**Written request:**
Please write out the complete listing that follows, exactly as it reads.

'''

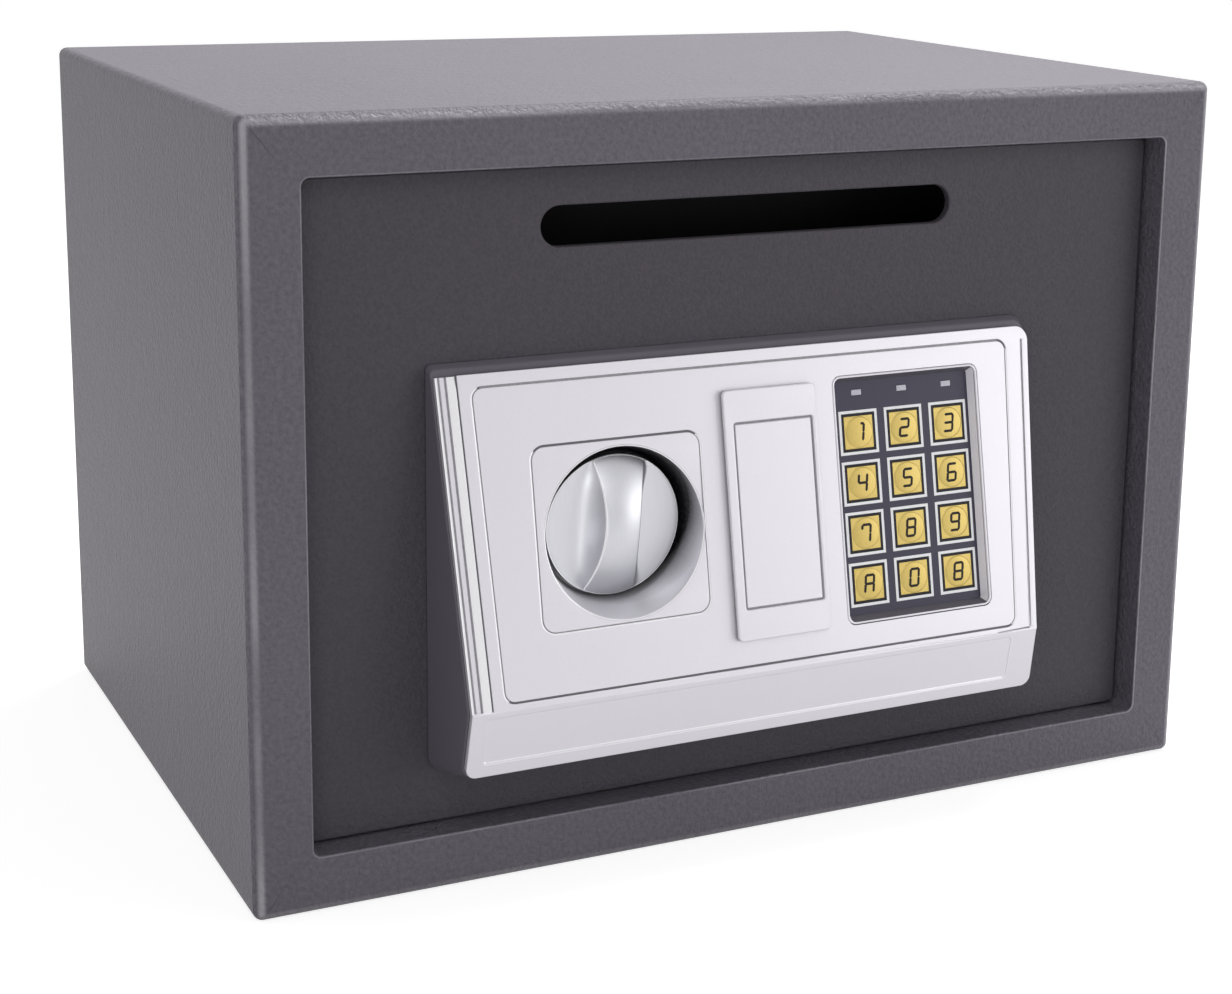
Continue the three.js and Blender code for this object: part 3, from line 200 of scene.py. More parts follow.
finishes = {
    # the cabinet's fold amount and fold colour paint a highlight and a shade along the shell's folds
    "cabinetPaint": dict(color=(0.133, 0.122, 0.147), rough=0.44, shine=0.22, sheen=(0.98, 0.94, 1.0),
                         grain=600, bump=1.0, depth=0.0008, tone=0.56, fold=0.85, foldHighlightColor=(0.48, 0.465, 0.50),
                         dust=0.06),
    # the door's paint is the cabinet's paint made darker, as painted shade on the recessed door
    "doorPaint": dict(color=(0.064, 0.0575, 0.069), rough=0.50, shine=0.22, sheen=(0.98, 0.94, 1.0), grain=900,
                      bump=0.60, tone=0.45, wear=0.30, wornColor=(0.15, 0.145, 0.16), dust=0.05),
    "greyPlastic": dict(color=(0.135, 0.122, 0.150), rough=0.42, shine=0.25, grain=1500, bump=0.05, tone=0.10,
                        wear=0.30, wornColor=(0.26, 0.25, 0.27), dust=0.05),
    "silverPaint": dict(color=(0.705, 0.686, 0.735), rough=0.39, metal=0.35, grain=2600, bump=0.035, tone=0.07,
                        wear=0.25, wornColor=(0.86, 0.86, 0.88), dust=0.03),
    # seamShade, bandShade and windowShade are painted shade for grooves and walls, and edgeLight a painted
    # highlight for rims and groove edges
    "seamShade": dict(color=(0.14, 0.135, 0.15), rough=0.50, grain=2600, bump=0.03, tone=0.15),
    # near black, as painted shade inside the door's slot
    "slotShadowBlack": dict(color=(0.007, 0.007, 0.008), rough=0.6, shine=0.12, grain=1050, bump=0.3, tone=0.2,
                       wear=0.1, wornColor=(0.05, 0.05, 0.05)),
    "bandShade": dict(color=(0.30, 0.295, 0.315), rough=0.50, grain=800, bump=0.05, tone=0.55),
    "edgeLight": dict(color=(0.93, 0.92, 0.95), rough=0.30, metal=0.15, grain=2600, bump=0.03, tone=0.05),
    "windowShade": dict(color=(0.085, 0.080, 0.098), rough=0.42, grain=1800, bump=0.04, tone=0.12,
                        wear=0.1, wornColor=(0.2, 0.2, 0.22)),
    "navyFilm": dict(color=(0.038, 0.035, 0.062), rough=0.38, shine=0.3, grain=2200, bump=0.03, tone=0.15,
                     wear=0.1, wornColor=(0.12, 0.12, 0.16), dust=0.05),
    "goldPrint": dict(color=(0.52, 0.385, 0.105), rough=0.33, metal=0.45, grain=1800, bump=0.05, tone=0.16,
                      wear=0.25, wornColor=(0.78, 0.62, 0.26), dust=0.03),
    "darkPrint": dict(color=(0.014, 0.010, 0.008), rough=0.5, shine=0.2, grain=2400, bump=0.03, tone=0.2),
    "whitePrint": dict(color=(0.88, 0.88, 0.92), rough=0.45, grain=2400, bump=0.03, tone=0.12),
    "blackPrint": dict(color=(0.010, 0.009, 0.013), rough=0.45, shine=0.2, grain=2400, bump=0.03, tone=0.2),
    "lensPlastic": dict(color=(0.50, 0.48, 0.56), rough=0.22, grain=1500, bump=0.02, tone=0.12,
                        wear=0.1, wornColor=(0.8, 0.8, 0.85), dust=0.03),
    "boardLaminate": dict(color=(0.030, 0.145, 0.050), rough=0.35, grain=900, bump=0.04, tone=0.25,
                          wear=0.2, wornColor=(0.35, 0.38, 0.22), dust=0.08),
    "blackPlastic": dict(color=(0.022, 0.022, 0.025), rough=0.48, grain=1300, bump=0.08, tone=0.2,
                         wear=0.3, wornColor=(0.09, 0.09, 0.10), dust=0.10),
    "redPlastic": dict(color=(0.46, 0.022, 0.014), rough=0.35, grain=1300, bump=0.03, tone=0.12,
                       wear=0.2, wornColor=(0.62, 0.12, 0.09), dust=0.04),
    "cellWrap": dict(color=(0.050, 0.085, 0.150), rough=0.30, metal=0.2, grain=900, bump=0.02, tone=0.15,
                     wear=0.3, wornColor=(0.3, 0.33, 0.38), dust=0.05),
    "zincSteel": dict(color=(0.50, 0.51, 0.53), rough=0.36, metal=1.0, brushed=(900.0, 900.0, 90.0), bump=0.06,
                      tone=0.30, wear=0.4, wornColor=(0.75, 0.75, 0.76), dust=0.05),
    "boltSteel": dict(color=(0.58, 0.58, 0.60), rough=0.27, metal=1.0, brushed=(2400.0, 80.0, 80.0), bump=0.06,
                      tone=0.22, wear=0.5, wornColor=(0.82, 0.82, 0.82), dust=0.03),
    "brassMetal": dict(color=(0.52, 0.36, 0.13), rough=0.32, metal=1.0, brushed=(900.0, 60.0, 900.0), bump=0.05,
                       tone=0.28, wear=0.5, wornColor=(0.80, 0.62, 0.30), dust=0.04),
    # edge wear set high, so the rubbed edges also carry a painted highlight
    "satinChrome": dict(color=(0.49, 0.49, 0.52), rough=0.41, metal=1.0, brushed=(1500.0, 1500.0, 110.0),
                        bump=0.022, tone=0.10, wear=0.9, wornColor=(0.95, 0.95, 0.96)),
}
dustColor = (0.42, 0.40, 0.38)
materials = {}


def placeGroup(tree, group, coords, **values):
    return addNode(tree, "ShaderNodeGroup", {"Vector": coords, **values}, node_tree=groups[group])


def mixColor(tree, factor, first, second):
    first, second = ((*color, 1.0) if isinstance(color, tuple) else color for color in (first, second))
    return addNode(tree, "ShaderNodeMix", {0: factor, 6: first, 7: second}, data_type="RGBA").outputs[2]


def startMaterial(name):
    material = bpy.data.materials.new(name)
    material.use_nodes = True
    materials[name] = material
    tree = material.node_tree
    return tree, tree.nodes["Principled BSDF"], addNode(tree, "ShaderNodeTexCoord").outputs["Object"]


def coatShader(tree, shader, surface, color, rough, look):
    bump = addNode(tree, "ShaderNodeBump", {"Strength": look["bump"], "Distance": look.get("depth", 0.0006),
                                            "Height": surface.outputs["Height"]})
    wire(tree, [(bump.outputs[0], shader.inputs["Normal"]), (color, shader.inputs["Base Color"]),
                (rough, shader.inputs["Roughness"])])
    shader.inputs["Metallic"].default_value = look.get("metal", 0.0)
    shader.inputs["Specular IOR Level"].default_value = look.get("shine", 0.5)
    shader.inputs["Specular Tint"].default_value = (*look.get("sheen", (1.0, 1.0, 1.0)), 1.0)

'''

**The solution:**
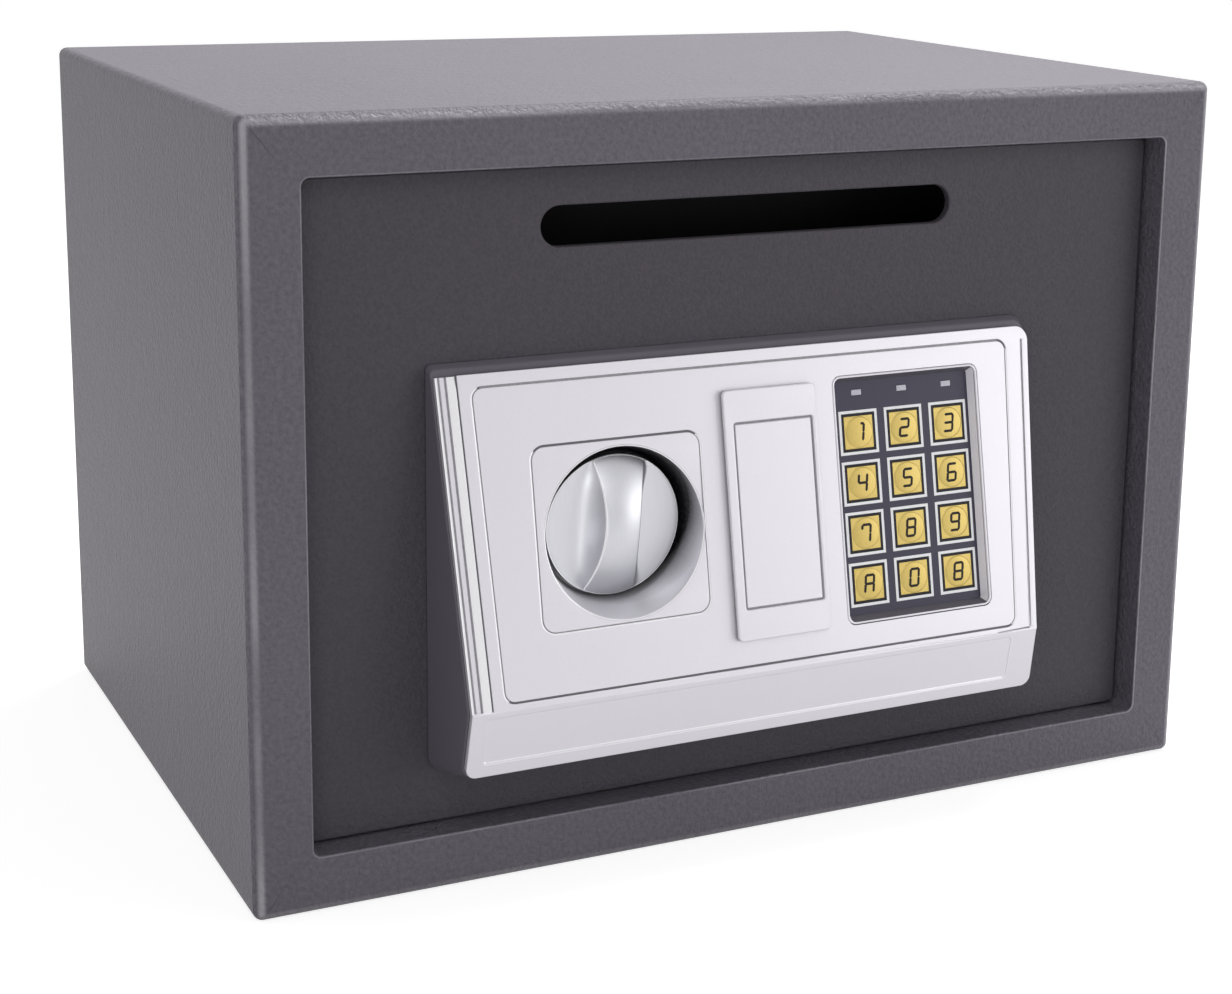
Continue the three.js and Blender code for this object: part 3, from line 200 of scene.py. More parts follow.
finishes = {
    # the cabinet's fold amount and fold colour paint a highlight and a shade along the shell's folds
    "cabinetPaint": dict(color=(0.133, 0.122, 0.147), rough=0.44, shine=0.22, sheen=(0.98, 0.94, 1.0),
                         grain=600, bump=1.0, depth=0.0008, tone=0.56, fold=0.85, foldHighlightColor=(0.48, 0.465, 0.50),
                         dust=0.06),
    # the door's paint is the cabinet's paint made darker, as painted shade on the recessed door
    "doorPaint": dict(color=(0.064, 0.0575, 0.069), rough=0.50, shine=0.22, sheen=(0.98, 0.94, 1.0), grain=900,
                      bump=0.60, tone=0.45, wear=0.30, wornColor=(0.15, 0.145, 0.16), dust=0.05),
    "greyPlastic": dict(color=(0.135, 0.122, 0.150), rough=0.42, shine=0.25, grain=1500, bump=0.05, tone=0.10,
                        wear=0.30, wornColor=(0.26, 0.25, 0.27), dust=0.05),
    "silverPaint": dict(color=(0.705, 0.686, 0.735), rough=0.39, metal=0.35, grain=2600, bump=0.035, tone=0.07,
                        wear=0.25, wornColor=(0.86, 0.86, 0.88), dust=0.03),
    # seamShade, bandShade and windowShade are painted shade for grooves and walls, and edgeLight a painted
    # highlight for rims and groove edges
    "seamShade": dict(color=(0.14, 0.135, 0.15), rough=0.50, grain=2600, bump=0.03, tone=0.15),
    # near black, as painted shade inside the door's slot
    "slotShadowBlack": dict(color=(0.007, 0.007, 0.008), rough=0.6, shine=0.12, grain=1050, bump=0.3, tone=0.2,
                       wear=0.1, wornColor=(0.05, 0.05, 0.05)),
    "bandShade": dict(color=(0.30, 0.295, 0.315), rough=0.50, grain=800, bump=0.05, tone=0.55),
    "edgeLight": dict(color=(0.93, 0.92, 0.95), rough=0.30, metal=0.15, grain=2600, bump=0.03, tone=0.05),
    "windowShade": dict(color=(0.085, 0.080, 0.098), rough=0.42, grain=1800, bump=0.04, tone=0.12,
                        wear=0.1, wornColor=(0.2, 0.2, 0.22)),
    "navyFilm": dict(color=(0.038, 0.035, 0.062), rough=0.38, shine=0.3, grain=2200, bump=0.03, tone=0.15,
                     wear=0.1, wornColor=(0.12, 0.12, 0.16), dust=0.05),
    "goldPrint": dict(color=(0.52, 0.385, 0.105), rough=0.33, metal=0.45, grain=1800, bump=0.05, tone=0.16,
                      wear=0.25, wornColor=(0.78, 0.62, 0.26), dust=0.03),
    "darkPrint": dict(color=(0.014, 0.010, 0.008), rough=0.5, shine=0.2, grain=2400, bump=0.03, tone=0.2),
    "whitePrint": dict(color=(0.88, 0.88, 0.92), rough=0.45, grain=2400, bump=0.03, tone=0.12),
    "blackPrint": dict(color=(0.010, 0.009, 0.013), rough=0.45, shine=0.2, grain=2400, bump=0.03, tone=0.2),
    "lensPlastic": dict(color=(0.50, 0.48, 0.56), rough=0.22, grain=1500, bump=0.02, tone=0.12,
                        wear=0.1, wornColor=(0.8, 0.8, 0.85), dust=0.03),
    "boardLaminate": dict(color=(0.030, 0.145, 0.050), rough=0.35, grain=900, bump=0.04, tone=0.25,
                          wear=0.2, wornColor=(0.35, 0.38, 0.22), dust=0.08),
    "blackPlastic": dict(color=(0.022, 0.022, 0.025), rough=0.48, grain=1300, bump=0.08, tone=0.2,
                         wear=0.3, wornColor=(0.09, 0.09, 0.10), dust=0.10),
    "redPlastic": dict(color=(0.46, 0.022, 0.014), rough=0.35, grain=1300, bump=0.03, tone=0.12,
                       wear=0.2, wornColor=(0.62, 0.12, 0.09), dust=0.04),
    "cellWrap": dict(color=(0.050, 0.085, 0.150), rough=0.30, metal=0.2, grain=900, bump=0.02, tone=0.15,
                     wear=0.3, wornColor=(0.3, 0.33, 0.38), dust=0.05),
    "zincSteel": dict(color=(0.50, 0.51, 0.53), rough=0.36, metal=1.0, brushed=(900.0, 900.0, 90.0), bump=0.06,
                      tone=0.30, wear=0.4, wornColor=(0.75, 0.75, 0.76), dust=0.05),
    "boltSteel": dict(color=(0.58, 0.58, 0.60), rough=0.27, metal=1.0, brushed=(2400.0, 80.0, 80.0), bump=0.06,
                      tone=0.22, wear=0.5, wornColor=(0.82, 0.82, 0.82), dust=0.03),
    "brassMetal": dict(color=(0.52, 0.36, 0.13), rough=0.32, metal=1.0, brushed=(900.0, 60.0, 900.0), bump=0.05,
                       tone=0.28, wear=0.5, wornColor=(0.80, 0.62, 0.30), dust=0.04),
    # edge wear set high, so the rubbed edges also carry a painted highlight
    "satinChrome": dict(color=(0.49, 0.49, 0.52), rough=0.41, metal=1.0, brushed=(1500.0, 1500.0, 110.0),
                        bump=0.022, tone=0.10, wear=0.9, wornColor=(0.95, 0.95, 0.96)),
}
dustColor = (0.42, 0.40, 0.38)
materials = {}


def placeGroup(tree, group, coords, **values):
    return addNode(tree, "ShaderNodeGroup", {"Vector": coords, **values}, node_tree=groups[group])


def mixColor(tree, factor, first, second):
    first, second = ((*color, 1.0) if isinstance(color, tuple) else color for color in (first, second))
    return addNode(tree, "ShaderNodeMix", {0: factor, 6: first, 7: second}, data_type="RGBA").outputs[2]


def startMaterial(name):
    material = bpy.data.materials.new(name)
    material.use_nodes = True
    materials[name] = material
    tree = material.node_tree
    return tree, tree.nodes["Principled BSDF"], addNode(tree, "ShaderNodeTexCoord").outputs["Object"]


def coatShader(tree, shader, surface, color, rough, look):
    bump = addNode(tree, "ShaderNodeBump", {"Strength": look["bump"], "Distance": look.get("depth", 0.0006),
                                            "Height": surface.outputs["Height"]})
    wire(tree, [(bump.outputs[0], shader.inputs["Normal"]), (color, shader.inputs["Base Color"]),
                (rough, shader.inputs["Roughness"])])
    shader.inputs["Metallic"].default_value = look.get("metal", 0.0)
    shader.inputs["Specular IOR Level"].default_value = look.get("shine", 0.5)
    shader.inputs["Specular Tint"].default_value = (*look.get("sheen", (1.0, 1.0, 1.0)), 1.0)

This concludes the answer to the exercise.